PSST Section 6: Grace and Truth – these clearly have a central role in this section, if not the entire lesson. How do grace and Truth show up in Jesus healing of the nobleman's son? Dig deeper than just the obvious comments about Jesus expressing them – how do grace and Truth play an integral role in Jesus' ability to heal? How can we grow in grace (see Section 3 again, citation S13), how can we grow in Truth? Ask your students to memorize citation S24 – it's really short, and easily memorized – and give them the assignment of really testing this statement out for the next week. To prepare them, you could discuss possible scenarios where this statement might apply; and then next week open class with a discussion of what they learned from applying this idea to their daily lives. You can join them in this activity as well – and if you have an especially active and cohesive group, you could even setup an online space to share your learnings and experiences throughout the week – a shared blog, a discussion on Facebook, a shared document on Google Drive, or the simplest way to do it would be a group-email where everyone uses "Reply-All" to add to the discussion. If you are interested in setting something like this up but don't know how, you could even ask your students for ideas/support – I'm fairly confident they would be able to help.

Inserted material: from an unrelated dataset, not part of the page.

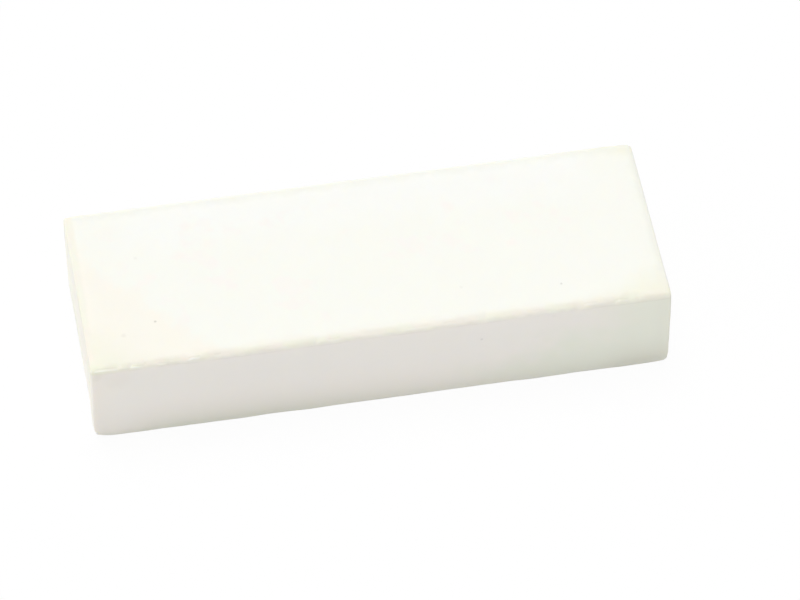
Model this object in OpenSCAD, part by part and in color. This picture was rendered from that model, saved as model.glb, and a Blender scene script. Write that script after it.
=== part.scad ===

PSST Section 7: This is a great section to come to for the last few minutes of class. It is all about rejoicing; and you can ask your students, what do we have to rejoice about? Send them away on a high note of gratitude – recognizing the power and presence of God, good in their lives. This section also presents the comfort of Truth – discuss with them what is so comforting about Truth – and how can they feel this comfort throughout the coming week? Remind them that this does not promise or guarantee a week, or a life, without challenges – but that with Truth, we are better equipped to handle the seeming challenges that mortal thought would present to us.